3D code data
+---+
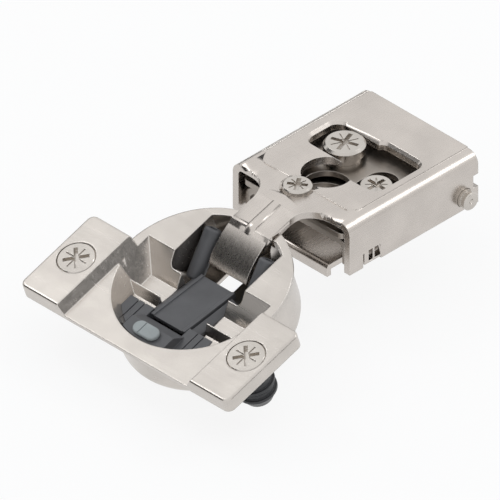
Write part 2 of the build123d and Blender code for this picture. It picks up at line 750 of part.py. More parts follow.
# Dowels: ribbed plastic sleeves that the screws spread in the door
dowel_head_top = pad_top - pad_floor
head_seat = pad_top - screw_head_t
for pad_side, word in ((-1, "left"), (1, "right")):
    dowel_origin = cup_face.from_local_coords(Vector(pad_side * screw_x, screw_y, 0))
    dowel_axis = Axis(origin=dowel_origin, direction=cup_face.z_dir)
    dowel_section = Plane(origin=dowel_origin, x_dir=(1, 0, 0), z_dir=-cup_face.y_dir)
    barb_pitch = (-dowel_end - cup_t - dowel_tip) / barb_count
    with BuildPart() as dowel:
        with BuildSketch(dowel_section):
            with BuildLine():
                outline = [(0, dowel_head_top), (dowel_head_r, dowel_head_top), (dowel_head_r, -cup_t)]
                outline.append((dowel_r, -cup_t))
                for barb in range(barb_count):
                    barb_low = -cup_t - (barb + 1) * barb_pitch
                    outline.append((dowel_r, barb_low + barb_pitch / 2 + barb_rise / 3))
                    outline.append((dowel_r + barb_rise, barb_low + barb_pitch / 2))
                    outline.append((dowel_r + barb_rise, barb_low + barb_pitch / 4))
                    outline.append((dowel_r, barb_low))
                outline.append((dowel_r - dowel_taper, dowel_end))
                outline.append((0, dowel_end))
                Polyline(*outline, close=True)
            make_face()
        revolve(axis=dowel_axis)
        with BuildSketch(cup_face.offset(dowel_head_top)):
            with Locations((pad_side * screw_x, screw_y)):
                Circle(screw_head_r + running)
        extrude(amount=-dowel_head_top + head_seat, mode=Mode.SUBTRACT)
        with BuildSketch(cup_face.offset(dowel_head_top)):
            with Locations((pad_side * screw_x, screw_y)):
                Circle(screw_r)
        extrude(amount=-dowel_head_top + dowel_end + dowel_tip, mode=Mode.SUBTRACT)
    dowel.part.label = f"dowel_{word}"
    export_step(dowel.part, f"parts/dowel_{word}.step")

    with BuildPart() as dowel_screw:
        with BuildSketch(cup_face.offset(pad_top)):
            with Locations((pad_side * screw_x, screw_y)):
                Circle(screw_head_r)
        extrude(amount=-screw_head_t)
        chamfer(dowel_screw.faces().sort_by(Axis.Z)[-1].edges(), edge_break)
        with BuildSketch(cup_face.offset(head_seat)):
            with Locations((pad_side * screw_x, screw_y)):
                Circle(screw_r)
        extrude(amount=dowel_end + dowel_tip - head_seat)
        with BuildSketch(cup_face.offset(pad_top)):
            with Locations((pad_side * screw_x, screw_y)):
                Rectangle(2 * cross_share * screw_head_r, cross_w, rotation=45)
                Rectangle(cross_w, 2 * cross_share * screw_head_r, rotation=45)
        extrude(amount=-cross_depth, mode=Mode.SUBTRACT)
        with BuildSketch(cup_face.offset(pad_top)):
            with Locations((pad_side * screw_x, screw_y)):
                Rectangle(2 * cross_share * screw_head_r, tick_w)
                Rectangle(tick_w, 2 * cross_share * screw_head_r)
        extrude(amount=-tick_depth, mode=Mode.SUBTRACT)
    dowel_screw.part.label = f"dowel_screw_{word}"
    export_step(dowel_screw.part, f"parts/dowel_screw_{word}.step")

# Damper tubes: round plastic housings of the two dampers, one each side of the gooseneck
tube_run = math.hypot(tube_foot[0] - tube_top[0], tube_foot[1] - tube_top[1])
for tube_side, word in ((-1, "left"), (1, "right")):
    top_point = cup_side.from_local_coords(Vector(tube_top[0], tube_top[1], tube_side * tube_x))
    foot_point = cup_side.from_local_coords(Vector(tube_foot[0], tube_foot[1], tube_side * tube_x))
    tube_plane = Plane(origin=top_point, x_dir=(1, 0, 0), z_dir=foot_point - top_point)
    with BuildPart() as damper_tube:
        with BuildSketch(tube_plane):
            Circle(tube_r)
        extrude(amount=tube_run)
        fillet(damper_tube.edges().filter_by(GeomType.CIRCLE), tube_edge)
        with BuildSketch(tube_plane):
            Circle(tube_bore_r)
        extrude(amount=tube_bore, mode=Mode.SUBTRACT)
        with BuildSketch(tube_plane.offset(tube_run)):
            Circle(rod_r + running)
        extrude(amount=-tube_rod_share * tube_run, mode=Mode.SUBTRACT)
    damper_tube.part.label = f"damper_tube_{word}"
    export_step(damper_tube.part, f"parts/damper_tube_{word}.step")

# Damper housing: plastic body in the front of the well, with a bridge that carries the switch
with BuildPart() as damper_housing:
    with BuildSketch(cup_face.offset(housing_low)):
        Circle(mouth_r + housing_low * mouth_slope - running)
        with Locations((0, housing_back - mouth_r)):
            Rectangle(2 * housing_half, 2 * mouth_r, mode=Mode.INTERSECT)
    extrude(amount=-shelf_depth - housing_low + running, taper=mouth_taper)
    with BuildSketch(cup_face.offset(housing_low)):
        with Locations((0, (housing_back + housing_front) / 2)):
            Rectangle(2 * (channel_half - running), housing_back - housing_front)
    extrude(amount=housing_bottom - housing_low)
    with BuildSketch(cup_side.offset(-bridge_half)):
        with BuildLine():
            Polyline(
                (bridge_ramp[0], housing_low),
                (bridge_ramp[1], housing_top),
                (-mouth_r, housing_top),
                (-mouth_r, housing_low),
                close=True,
            )
        make_face()
    extrude(amount=2 * bridge_half)
    with BuildSketch(cup_face):
        Circle(mouth_r - running)
    extrude(amount=-shelf_depth, taper=mouth_taper, mode=Mode.INTERSECT)
    with BuildSketch(cup_face.offset(housing_low)):
        with Locations((0, (housing_back + housing_front) / 2)):
            Rectangle(2 * (channel_half - running), housing_back - housing_front)
    extrude(amount=housing_bottom - housing_low)
    with BuildSketch(cup_face.offset(housing_low)):
        for rib_x in rib_xs:
            for rib_side in (-1, 1):
                with Locations((rib_side * rib_x, housing_back - mouth_r / 2)):
                    Rectangle(rib_wide, mouth_r)
    extrude(amount=-rib_deep, mode=Mode.SUBTRACT)
    with BuildSketch(cup_face.offset(slide_front[1] + slide_room)):
        with Locations((0, housing_back)):
            Rectangle(2 * (slide_half + gap), 2 * (housing_back - slide_end))
    extrude(amount=-slide_t - slide_room - slide_drop, mode=Mode.SUBTRACT)
    with BuildSketch(cup_front.offset(-cylinder_back)):
        with Locations((0, rod_z)):
            Circle(cylinder_r)
    extrude(amount=cylinder_back - cylinder_front, mode=Mode.SUBTRACT)
damper_housing.part.label = "damper_housing"
export_step(damper_housing.part, "parts/damper_housing.step")

# Damper slide: flat plastic tongue that the gooseneck pushes towards the cup's front
rod_y = slide_back[0] - rod_back
with BuildPart() as damper_slide:
    with BuildSketch(cup_side.offset(-slide_half)):
        with BuildLine():
            Polyline(
                slide_back,
                slide_front,
                (slide_front[0], slide_front[1] - slide_t),
                (slide_back[0], slide_back[1] - slide_t),
                close=True,
            )
        make_face()
    extrude(amount=2 * slide_half)
    for rail_x in (-slide_half, slide_half - rail_wide):
        with BuildSketch(cup_side.offset(rail_x)):
            with BuildLine():
                Polyline(
                    slide_back,
                    slide_front,
                    (slide_front[0], slide_front[1] + rail_rise),
                    (slide_back[0], slide_back[1] + rail_rise),
                    close=True,
                )
            make_face()
        extrude(amount=rail_wide)
    with BuildSketch(cup_side.offset(-2 * rod_r)):
        with Locations((rod_y - slide_t / 2, (slide_back[1] + rod_z) / 2 - rod_r)):
            Rectangle(slide_t, slide_back[1] - rod_z + 2 * rod_r)
    extrude(amount=4 * rod_r)
damper_slide.part.label = "damper_slide"
export_step(damper_slide.part, "parts/damper_slide.step")

# Piston rod: pushed into the cylinder by the slide's tab
with BuildPart() as piston_rod:
    with BuildSketch(cup_front.offset(-rod_y + slide_t)):
        with Locations((0, rod_z)):
            Circle(rod_r)
    extrude(amount=rod_y - slide_t - rod_end)
    chamfer(piston_rod.edges().filter_by(GeomType.CIRCLE), fine_break)
piston_rod.part.label = "piston_rod"
export_step(piston_rod.part, "parts/piston_rod.step")

# Damper cylinder: steel barrel in the housing that the piston rod enters
with BuildPart() as damper_cylinder:
    with BuildSketch(cup_front.offset(-cylinder_back)):
        with Locations((0, rod_z)):
            Circle(cylinder_r)
    extrude(amount=cylinder_back - cylinder_front)
    chamfer(damper_cylinder.edges().filter_by(GeomType.CIRCLE), edge_break)
    with BuildSketch(cup_front.offset(-cylinder_back)):
        with Locations((0, rod_z)):
            Circle(rod_r + running)
    extrude(amount=cylinder_back - rod_end + slide_travel + cam_slack, mode=Mode.SUBTRACT)
damper_cylinder.part.label = "damper_cylinder"
export_step(damper_cylinder.part, "parts/damper_cylinder.step")

# Closing spring: wound round the hinge pin between the gooseneck's cheeks
spring_half = neck_half - cheek_t - gap
coil_pitch = 2 * spring_half / spring_coils
with BuildPart() as closing_spring:
    with BuildSketch(Plane(origin=hinge_point, x_dir=(1, 0, 0), z_dir=(0, -1, 0))):
        with BuildLine():
            coil_line = [(-spring_half, hinge_r + running)]
            for coil in range(spring_coils):
                coil_start = -spring_half + coil * coil_pitch
                coil_line.append((coil_start, spring_r - spring_wire / 2))
                coil_line.append((coil_start + coil_pitch / 3, spring_r))
                coil_line.append((coil_start + 2 * coil_pitch / 3, spring_r))
            coil_line.append((spring_half, spring_r - spring_wire / 2))
            coil_line.append((spring_half, hinge_r + running))
            Polyline(*coil_line, close=True)
        make_face()
    revolve(axis=Axis(origin=hinge_point, direction=(1, 0, 0)))
closing_spring.part.label = "closing_spring"
export_step(closing_spring.part, "parts/closing_spring.step")

# Damper switch: small sliding key that turns the damping off
with BuildPart() as damper_switch:
    with BuildSketch(cup_face.offset(housing_top + running)):
        with Locations((0, switch_y)):
            SlotOverall(2 * switch_half, 2 * switch_wide)
    extrude(amount=switch_stand)
    fillet(damper_switch.faces().sort_by(Axis.Z)[-1].edges(), switch_edge)
    with BuildSketch(cup_face.offset(housing_top + running + switch_stand)):
        with Locations((switch_line_x, switch_y)):
            Rectangle(switch_line_w, 3 * switch_wide)
    extrude(amount=-switch_line_w, mode=Mode.SUBTRACT)
damper_switch.part.label = "damper_switch"
export_step(damper_switch.part, "parts/damper_switch.step")
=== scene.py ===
import math

import bmesh
import bpy
from mathutils import Matrix, Vector


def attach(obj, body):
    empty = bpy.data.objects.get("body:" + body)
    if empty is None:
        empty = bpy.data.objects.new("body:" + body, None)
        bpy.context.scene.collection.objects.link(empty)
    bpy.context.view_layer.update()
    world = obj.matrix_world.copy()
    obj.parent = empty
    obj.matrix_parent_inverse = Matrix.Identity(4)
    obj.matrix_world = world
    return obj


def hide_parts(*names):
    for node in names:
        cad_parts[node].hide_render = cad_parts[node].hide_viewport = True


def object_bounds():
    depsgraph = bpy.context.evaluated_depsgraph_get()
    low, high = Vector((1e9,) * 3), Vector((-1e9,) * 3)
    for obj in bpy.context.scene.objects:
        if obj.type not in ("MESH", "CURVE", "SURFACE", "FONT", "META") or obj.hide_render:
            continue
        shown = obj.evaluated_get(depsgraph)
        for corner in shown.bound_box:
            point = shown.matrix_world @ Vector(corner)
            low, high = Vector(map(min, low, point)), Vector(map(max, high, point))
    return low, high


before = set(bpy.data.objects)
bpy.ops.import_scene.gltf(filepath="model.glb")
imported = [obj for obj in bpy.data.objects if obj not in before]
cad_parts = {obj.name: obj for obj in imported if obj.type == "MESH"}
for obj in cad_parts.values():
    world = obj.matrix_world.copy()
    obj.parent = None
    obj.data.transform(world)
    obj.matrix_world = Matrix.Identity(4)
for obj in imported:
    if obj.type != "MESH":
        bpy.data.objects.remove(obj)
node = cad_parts
cad_low, cad_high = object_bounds()


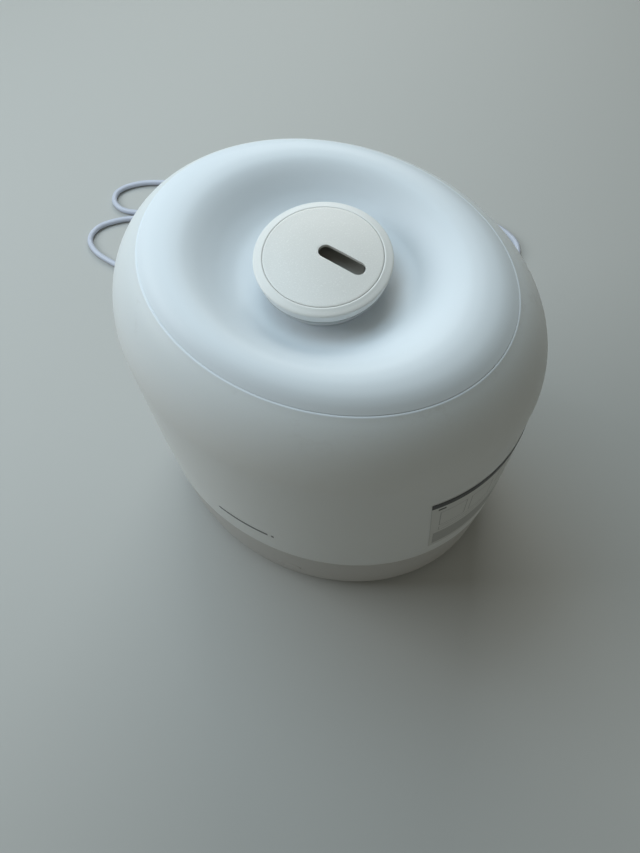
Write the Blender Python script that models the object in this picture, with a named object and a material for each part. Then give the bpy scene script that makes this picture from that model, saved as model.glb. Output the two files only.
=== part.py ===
"""Cool mist humidifier: oval base, lift-off water tank, top cover and turning mist nozzle.

+X runs along the long axis, -Y is the front, +Z is up. The feet stand on z = 0.
"""
import bpy
import bmesh
import math
from mathutils import Matrix, Vector

MM = 0.001
GAP = 0.3

# Outer oval (half width along X, half depth along Y) and how the depth shrinks with an inset.
OVAL_A = 110.5
OVAL_B = 90.5
INSET_RATIO = 0.93
SIDES = 48

# Heights
FOOT_H = 2.7
BASE_LOW = 3.0
BASE_TOP = 59.4
TANK_LOW = 60.2
SHOULDER_Z = 178.0
SHOULDER_W = 44.0
SHOULDER_H = 52.0
SHOULDER_STEPS = 7
SEAM_Z = 222.3
SEAM_INSET = 22.7
CREST_Z = 228.6
BOWL_Z = 214.0
BOWL_R = 33.0

WALL = 2.2
BASIN_TOP = 59.2
BASIN_FLOOR = 30.0
BASIN_INSET = 18.0

# Nozzle
RING_R = 30.9
RING_EDGE = 227.9
RING_INNER = 27.0
RING_LOW = 220.2
PLATE_LOW = 228.4
BAFFLE_R = 17.5
BAFFLE_Z = 218.6
DISC_R = 26.7
DISC_TOP = 229.8
SOCKET_R = 22.3
SOCKET_LOW = 200.0
SLOT_W = 6.9
SLOT_L = 23.4
SLOT_TURN = -5.5
SLOT_MIDDLE = (8.5, 1.4)

# Mist tube and valve
TUBE_R = 17.0
TUBE_BORE = 15.0
TUBE_LOW = 44.0
TUBE_TOP = 206.0
VALVE_X = -62.0
VALVE_TURNS = 4.5
VALVE_WIRE_R = 0.45
VALVE_COIL_R = 4.3
VALVE_FLOOR = 54.0
PIN_TOP = 41.7
VALVE_LEDGE = 43.6

# Fan, float and button
FAN_X = 56.0
FAN_SIZE = 40.0
FAN_LOW = 8.6
FAN_BLADES = 7
BLADE_PITCH = 0.55
FLOAT_Y = 52.0
VENT_SLOTS = 5
VENT_PITCH = 7.0
SCREW_SPOTS = [(x, y) for x in (-66.0, 66.0) for y in (-42.0, 42.0)]
FOOT_SPOTS = [(x, y) for x in (-82.0, 82.0) for y in (-34.0, 34.0)]
BUTTON_X = 18.0
BUTTON_Z = 28.0
BUTTON_W = 15.0
BUTTON_H = 6.4
BUTTON_INSET = 1.2

# Rating label, in degrees round the oval
LABEL_LOW = 77.0
LABEL_HIGH = 154.0
LABEL_START = -38.0
LABEL_LEAN = 3.6
LABEL_END = 4.0

# Cord
CORD_D = 4.3
EXIT_X = 25.0
EXIT_Z = 14.0
GLAND_END = 110.0
CORD_POINTS = 78

for item in list(bpy.data.objects):
    bpy.data.objects.remove(item, do_unlink=True)


def material(name, colour, rough, metal=0.0):
    found = bpy.data.materials.get(name)
    if found:
        return found
    made = bpy.data.materials.new(name)
    made.use_nodes = True
    shader = made.node_tree.nodes["Principled BSDF"]
    shader.inputs["Base Color"].default_value = (*colour, 1.0)
    shader.inputs["Roughness"].default_value = rough
    shader.inputs["Metallic"].default_value = metal
    return made


FROST = ("frosted_tank", (0.78, 0.78, 0.76), 0.42)
COVER_WHITE = ("cover_white", (0.80, 0.84, 0.88), 0.30)
WARM_WHITE = ("nozzle_white", (0.82, 0.82, 0.80), 0.50)
BASE_WHITE = ("base_white", (0.70, 0.69, 0.67), 0.45)
INNER_WHITE = ("inner_white", (0.75, 0.76, 0.77), 0.50)
SILICONE = ("silicone", (0.62, 0.66, 0.70), 0.60)
RUBBER = ("rubber_grey", (0.20, 0.20, 0.21), 0.80)
STEEL = ("steel", (0.60, 0.60, 0.62), 0.30, 1.0)
BOARD = ("board_green", (0.05, 0.25, 0.12), 0.50)
BLACK = ("black_plastic", (0.03, 0.03, 0.035), 0.50)
CORD_WHITE = ("cord_white", (0.72, 0.73, 0.82), 0.45)
LABEL = ("label_grey", (0.60, 0.60, 0.59), 0.25)
CERAMIC = ("ceramic", (0.75, 0.70, 0.55), 0.35)
ALLOY = ("aluminium", (0.70, 0.71, 0.73), 0.35, 1.0)


def finish(name, bm, look, smooth_angle=35.0):
    """Turn a bmesh given in millimetres into a named object with a material."""
    bmesh.ops.recalc_face_normals(bm, faces=bm.faces)
    bmesh.ops.scale(bm, vec=(MM, MM, MM), verts=bm.verts)
    mesh = bpy.data.meshes.new(name)
    bm.to_mesh(mesh)
    bm.free()
    if mesh.polygons and smooth_angle:
        mesh.shade_smooth()
        mesh.set_sharp_from_angle(angle=math.radians(smooth_angle))
    if look:
        mesh.materials.append(material(*look))
    made = bpy.data.objects.new(name, mesh)
    bpy.context.scene.collection.objects.link(made)
    return made


def oval(inset):
    return OVAL_A - inset, OVAL_B - inset * INSET_RATIO


def skin(bm, rings, sides, closed, centre=(0.0, 0.0)):
    """Join rings of half axes and height; a closed set makes a hollow ring, an open one a solid."""
    loops = []
    for half_x, half_y, z in rings:
        loop = []
        for i in range(sides):
            turn = 2.0 * math.pi * i / sides
            x = centre[0] + half_x * math.cos(turn)
            y = centre[1] + half_y * math.sin(turn)
            loop.append(bm.verts.new((x, y, z)))
        loops.append(loop)
    pairs = list(zip(loops, loops[1:]))
    if closed:
        pairs.append((loops[-1], loops[0]))
    else:
        bm.faces.new(loops[0])
        bm.faces.new(loops[-1])
    for low, high in pairs:
        for i in range(sides):
            j = (i + 1) % sides
            bm.faces.new((low[i], low[j], high[j], high[i]))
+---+
Stated task => Give again the lines from the one with "# Damper switch: small" to the one with "obj.matrix_parent_inverse = Matrix.Identity(4)", both lines included, exactly and with no other line.

Expected answer =>
# Damper switch: small sliding key that turns the damping off
with BuildPart() as damper_switch:
    with BuildSketch(cup_face.offset(housing_top + running)):
        with Locations((0, switch_y)):
            SlotOverall(2 * switch_half, 2 * switch_wide)
    extrude(amount=switch_stand)
    fillet(damper_switch.faces().sort_by(Axis.Z)[-1].edges(), switch_edge)
    with BuildSketch(cup_face.offset(housing_top + running + switch_stand)):
        with Locations((switch_line_x, switch_y)):
            Rectangle(switch_line_w, 3 * switch_wide)
    extrude(amount=-switch_line_w, mode=Mode.SUBTRACT)
damper_switch.part.label = "damper_switch"
export_step(damper_switch.part, "parts/damper_switch.step")
=== scene.py ===
import math

import bmesh
import bpy
from mathutils import Matrix, Vector


def attach(obj, body):
    empty = bpy.data.objects.get("body:" + body)
    if empty is None:
        empty = bpy.data.objects.new("body:" + body, None)
        bpy.context.scene.collection.objects.link(empty)
    bpy.context.view_layer.update()
    world = obj.matrix_world.copy()
    obj.parent = empty
    obj.matrix_parent_inverse = Matrix.Identity(4)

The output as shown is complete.